В 1958 году, еще до того, как я научился читать и писать, в Стамбуле было совершено преступление, известное как «Саладжакское убийство», среди обстоятельств которого было то, к чему меня так тянуло: ночь, лодка, воды Босфора… Память о нем не только вплелась в существующий в моем сознании черно-белый образ босфорских вод, но и осталась со мной на всю жизнь страшным видением. Впервые я услышал об этом событии из разговоров у нас дома; о нем говорил весь Стамбул и писали все газеты, пока оно не стало чем-то вроде легенды. Одна женщина попросила молодого бедного рыбака покатать ее вместе с двумя детьми и их подружкой на лодке по морю. Рыбак был пьян; он захотел изнасиловать женщину и, вышвырнув детей из лодки, утопил их. «Зверь из Саладжака» навел на город такой страх, что нам с братом некоторое время запрещали не только вместе с рыбаками ставить сети рядом с нашим летним домиком на Хейбелиаде, но даже выходить одним в сад, окружающий его. И сейчас, многие годы спустя, когда я читаю в стамбульских газетах сообщения о преступлениях (а занятие это мне очень нравится) в моем воображении возникает черно-белое видение: барахтающиеся в воде дети, пытающиеся ухватиться за борт лодки, крики их матери и рыбак, молотящий веслом по их головам.
После Саладжакского убийства мы с мамой и братом больше не катались на лодке по Босфору. Однако до этого какое-то время мы каждый день совершали лодочные прогулки, поскольку предыдущей зимой и я, и брат перенесли коклюш. Сначала заболел брат, а через десять дней, заразившись от него, слег и я. У болезни была своя приятная сторона: мама стала очень ласковой, часто говорила нежные слова, так нравившиеся мне, приносила игрушки, которые я просил купить. Страдал же я больше не из-за самой болезни, а из-за того, что не мог присутствовать на семейных обедах и ужинах у нас или этажом выше. Я мог только с любопытством прислушиваться к доносящимся издалека застольным разговорам, шуткам и стуку вилок и ножей по тарелкам.

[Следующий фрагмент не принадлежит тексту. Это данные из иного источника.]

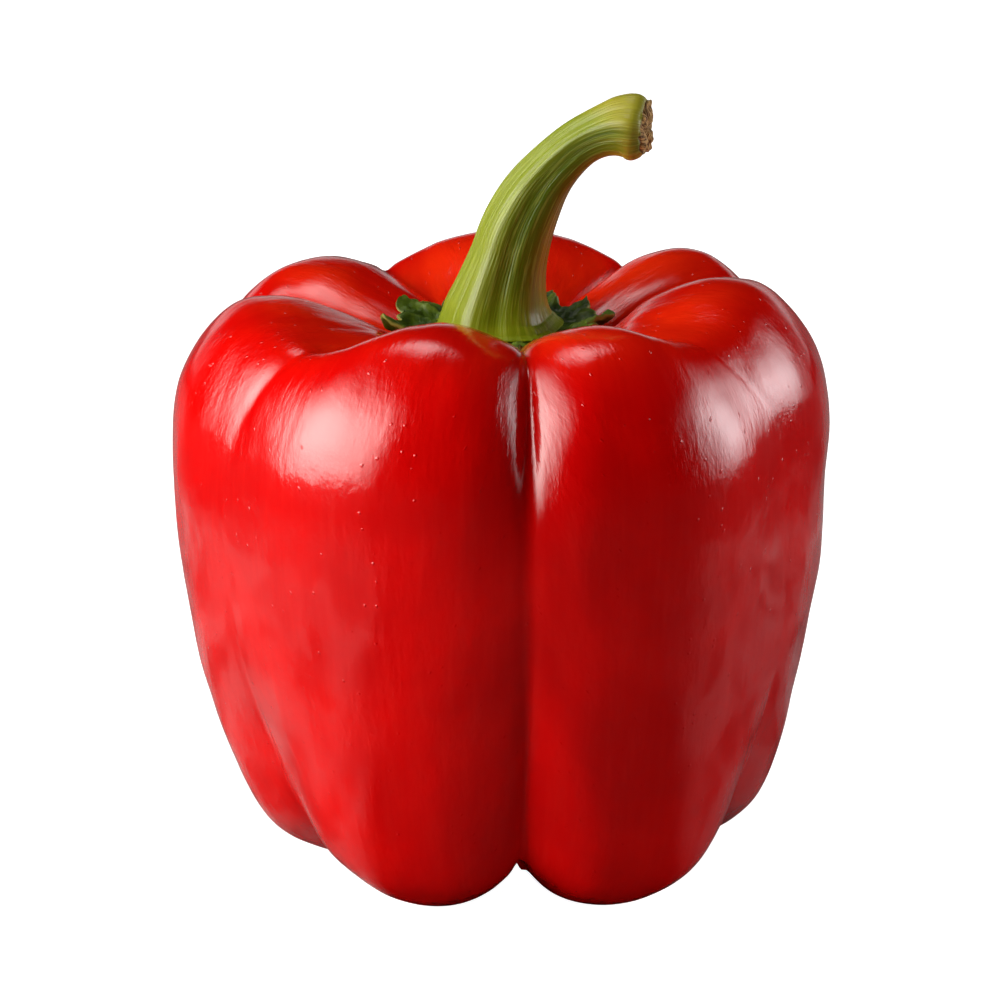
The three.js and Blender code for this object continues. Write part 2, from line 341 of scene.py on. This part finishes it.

К нам приходил детский врач по имени Альбер, в котором нас пугало все — от усов до чемоданчика. После того как жар у меня и у брата спал, он в качестве лечения посоветовал маме в течение определенного времени ежедневно совершать с нами прогулки по Босфору, чтобы мы могли подышать воздухом. Так в голове у меня слово «Босфор» перепуталось с понятием «подышать воздухом», тем более что по-турецки Босфор называется Богаз.[19] Возможно поэтому я не очень удивился, когда узнал, что сто лет назад Тарабья,[20] которая тогда была не популярным местом прогулок, изобилующим ресторанами и отелями для туристов, а тихой греческой рыбацкой деревушкой (в которой прошли детские годы знаменитого поэта Кавафиса[21]), называлась Терапией. И, быть может, именно потому, что понятия «Босфор» и «лечение» слились в моем сознании, вид Босфора всегда действует на меня благотворно.